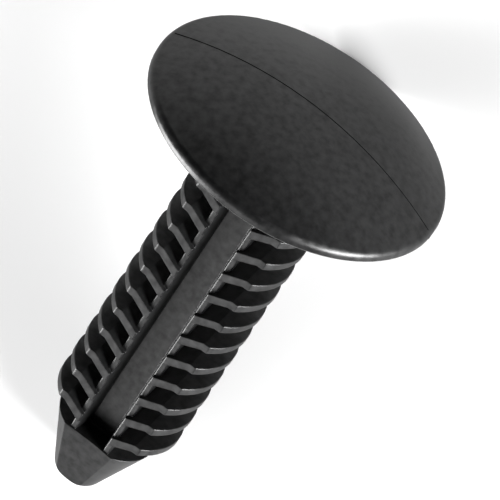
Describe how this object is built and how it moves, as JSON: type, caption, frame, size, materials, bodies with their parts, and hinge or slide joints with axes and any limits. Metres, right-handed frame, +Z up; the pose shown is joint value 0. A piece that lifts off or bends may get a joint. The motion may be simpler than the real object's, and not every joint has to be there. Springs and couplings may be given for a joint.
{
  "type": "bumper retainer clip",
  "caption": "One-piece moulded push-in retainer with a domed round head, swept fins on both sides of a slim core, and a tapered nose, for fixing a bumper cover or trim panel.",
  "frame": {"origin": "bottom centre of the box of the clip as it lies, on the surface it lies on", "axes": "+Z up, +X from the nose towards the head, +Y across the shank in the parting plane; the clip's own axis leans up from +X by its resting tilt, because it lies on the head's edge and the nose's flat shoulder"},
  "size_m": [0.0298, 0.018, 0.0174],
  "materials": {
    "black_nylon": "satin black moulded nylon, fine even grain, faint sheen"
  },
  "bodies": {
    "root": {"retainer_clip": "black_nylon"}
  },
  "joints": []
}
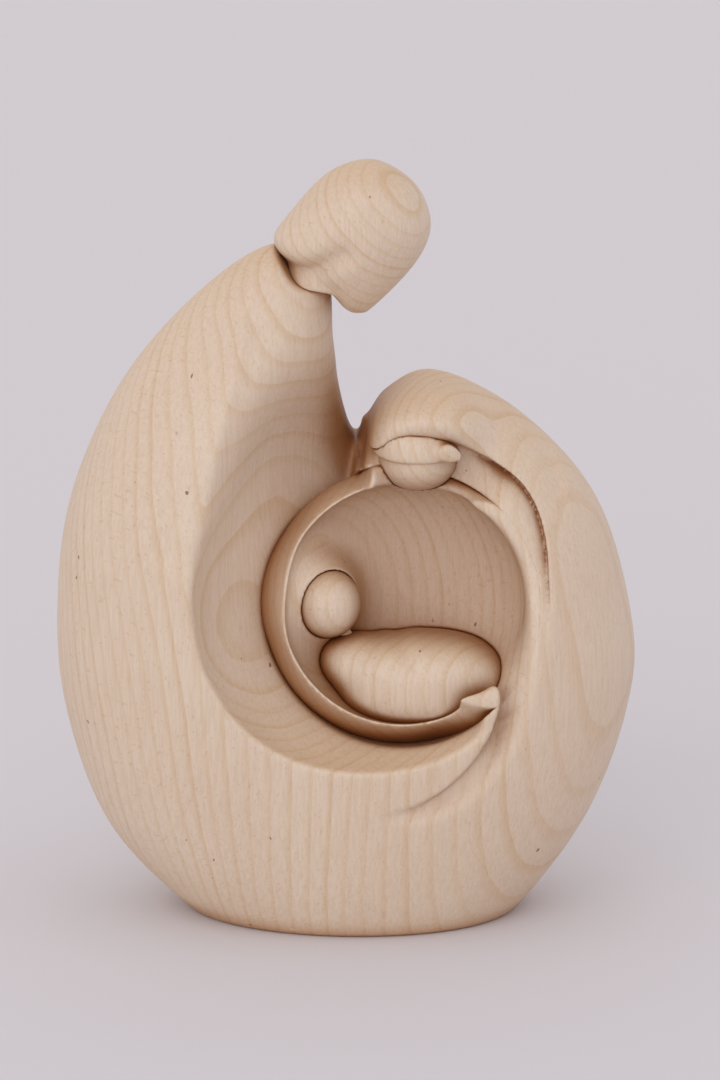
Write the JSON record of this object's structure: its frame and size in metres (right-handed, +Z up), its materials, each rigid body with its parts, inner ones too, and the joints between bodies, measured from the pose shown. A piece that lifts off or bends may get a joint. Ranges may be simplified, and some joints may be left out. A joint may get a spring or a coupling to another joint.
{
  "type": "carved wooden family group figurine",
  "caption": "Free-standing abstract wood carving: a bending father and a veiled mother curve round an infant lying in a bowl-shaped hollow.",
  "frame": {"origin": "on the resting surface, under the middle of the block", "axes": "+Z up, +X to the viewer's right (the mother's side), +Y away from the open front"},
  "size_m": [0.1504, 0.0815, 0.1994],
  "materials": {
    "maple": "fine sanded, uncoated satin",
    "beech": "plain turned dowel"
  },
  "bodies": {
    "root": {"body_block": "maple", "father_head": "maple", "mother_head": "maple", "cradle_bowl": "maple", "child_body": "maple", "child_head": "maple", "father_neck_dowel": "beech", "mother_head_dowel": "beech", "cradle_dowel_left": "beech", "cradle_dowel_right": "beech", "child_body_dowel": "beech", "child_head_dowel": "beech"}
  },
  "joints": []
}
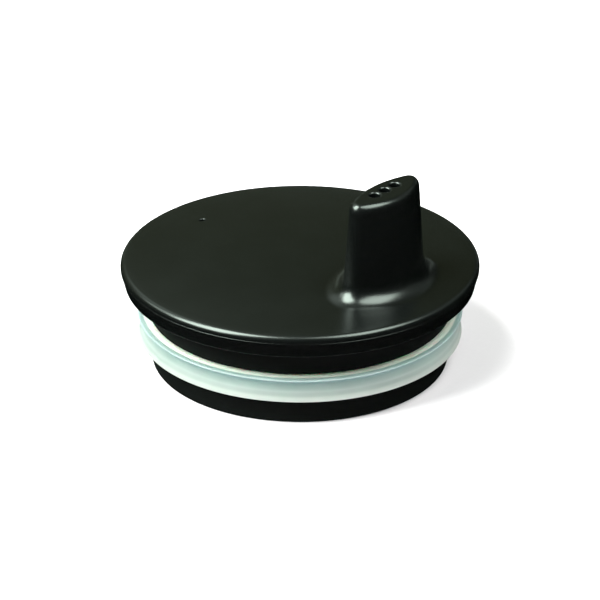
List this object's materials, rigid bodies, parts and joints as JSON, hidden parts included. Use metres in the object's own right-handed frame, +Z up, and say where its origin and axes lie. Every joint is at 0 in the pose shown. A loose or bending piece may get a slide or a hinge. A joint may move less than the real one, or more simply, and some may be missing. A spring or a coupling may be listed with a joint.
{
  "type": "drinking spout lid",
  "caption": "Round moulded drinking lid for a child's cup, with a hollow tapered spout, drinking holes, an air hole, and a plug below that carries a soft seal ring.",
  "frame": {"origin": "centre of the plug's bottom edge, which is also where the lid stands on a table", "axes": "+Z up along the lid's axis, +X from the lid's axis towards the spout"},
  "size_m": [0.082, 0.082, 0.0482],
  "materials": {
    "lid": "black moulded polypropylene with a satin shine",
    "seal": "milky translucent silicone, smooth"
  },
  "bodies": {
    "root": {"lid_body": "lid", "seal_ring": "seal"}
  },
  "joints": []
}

════════════════

◆ Task to complete ◆
Repeat the material above in full, exactly as it stands.

◆ The answer ◆
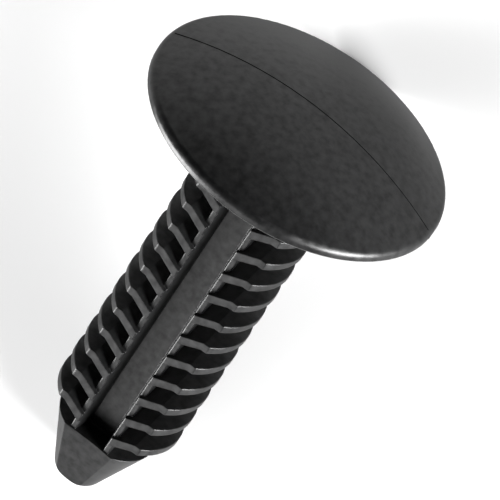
Describe how this object is built and how it moves, as JSON: type, caption, frame, size, materials, bodies with their parts, and hinge or slide joints with axes and any limits. Metres, right-handed frame, +Z up; the pose shown is joint value 0. A piece that lifts off or bends may get a joint. The motion may be simpler than the real object's, and not every joint has to be there. Springs and couplings may be given for a joint.
{
  "type": "bumper retainer clip",
  "caption": "One-piece moulded push-in retainer with a domed round head, swept fins on both sides of a slim core, and a tapered nose, for fixing a bumper cover or trim panel.",
  "frame": {"origin": "bottom centre of the box of the clip as it lies, on the surface it lies on", "axes": "+Z up, +X from the nose towards the head, +Y across the shank in the parting plane; the clip's own axis leans up from +X by its resting tilt, because it lies on the head's edge and the nose's flat shoulder"},
  "size_m": [0.0298, 0.018, 0.0174],
  "materials": {
    "black_nylon": "satin black moulded nylon, fine even grain, faint sheen"
  },
  "bodies": {
    "root": {"retainer_clip": "black_nylon"}
  },
  "joints": []
}
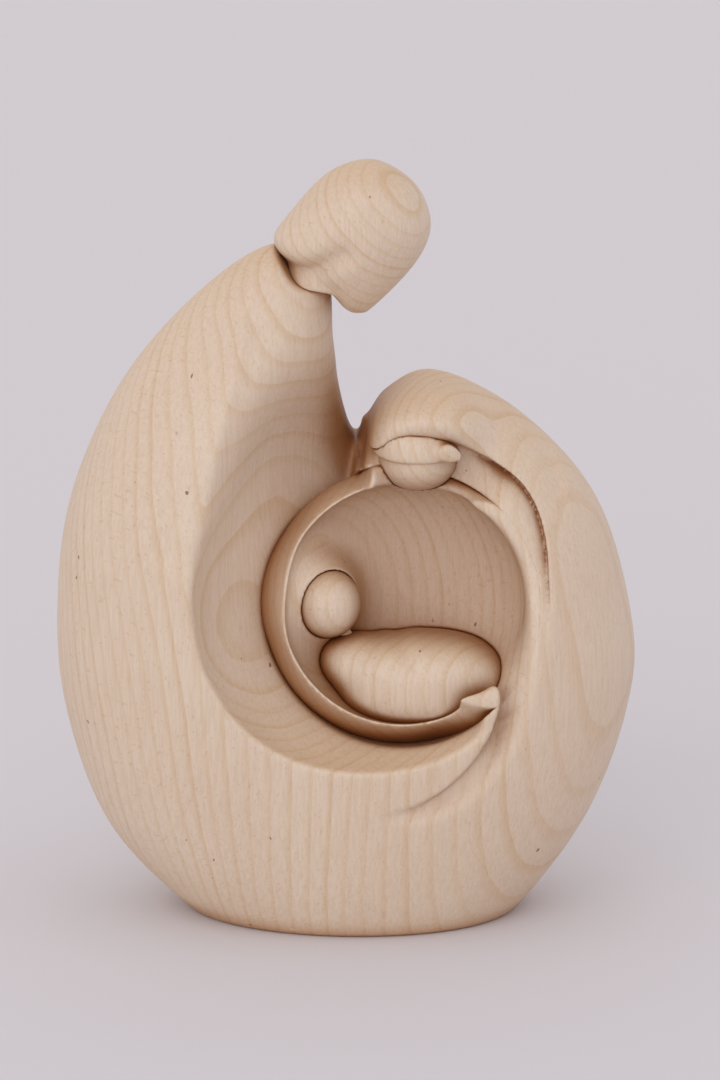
Write the JSON record of this object's structure: its frame and size in metres (right-handed, +Z up), its materials, each rigid body with its parts, inner ones too, and the joints between bodies, measured from the pose shown. A piece that lifts off or bends may get a joint. Ranges may be simplified, and some joints may be left out. A joint may get a spring or a coupling to another joint.
{
  "type": "carved wooden family group figurine",
  "caption": "Free-standing abstract wood carving: a bending father and a veiled mother curve round an infant lying in a bowl-shaped hollow.",
  "frame": {"origin": "on the resting surface, under the middle of the block", "axes": "+Z up, +X to the viewer's right (the mother's side), +Y away from the open front"},
  "size_m": [0.1504, 0.0815, 0.1994],
  "materials": {
    "maple": "fine sanded, uncoated satin",
    "beech": "plain turned dowel"
  },
  "bodies": {
    "root": {"body_block": "maple", "father_head": "maple", "mother_head": "maple", "cradle_bowl": "maple", "child_body": "maple", "child_head": "maple", "father_neck_dowel": "beech", "mother_head_dowel": "beech", "cradle_dowel_left": "beech", "cradle_dowel_right": "beech", "child_body_dowel": "beech", "child_head_dowel": "beech"}
  },
  "joints": []
}
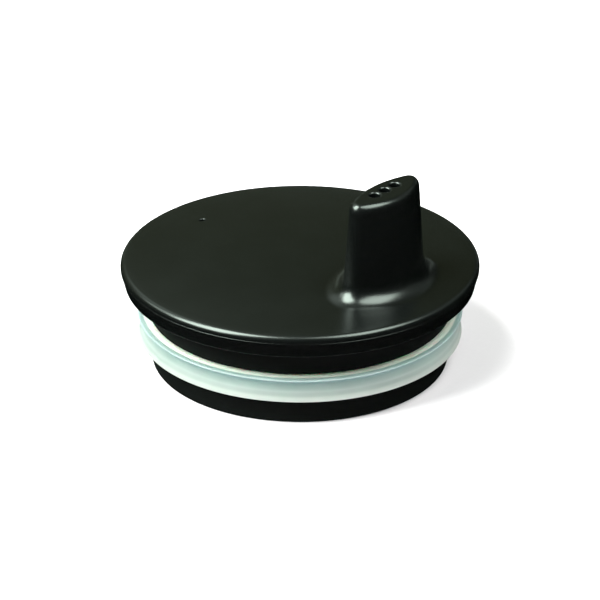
List this object's materials, rigid bodies, parts and joints as JSON, hidden parts included. Use metres in the object's own right-handed frame, +Z up, and say where its origin and axes lie. Every joint is at 0 in the pose shown. A loose or bending piece may get a slide or a hinge. A joint may move less than the real one, or more simply, and some may be missing. A spring or a coupling may be listed with a joint.
{
  "type": "drinking spout lid",
  "caption": "Round moulded drinking lid for a child's cup, with a hollow tapered spout, drinking holes, an air hole, and a plug below that carries a soft seal ring.",
  "frame": {"origin": "centre of the plug's bottom edge, which is also where the lid stands on a table", "axes": "+Z up along the lid's axis, +X from the lid's axis towards the spout"},
  "size_m": [0.082, 0.082, 0.0482],
  "materials": {
    "lid": "black moulded polypropylene with a satin shine",
    "seal": "milky translucent silicone, smooth"
  },
  "bodies": {
    "root": {"lid_body": "lid", "seal_ring": "seal"}
  },
  "joints": []
}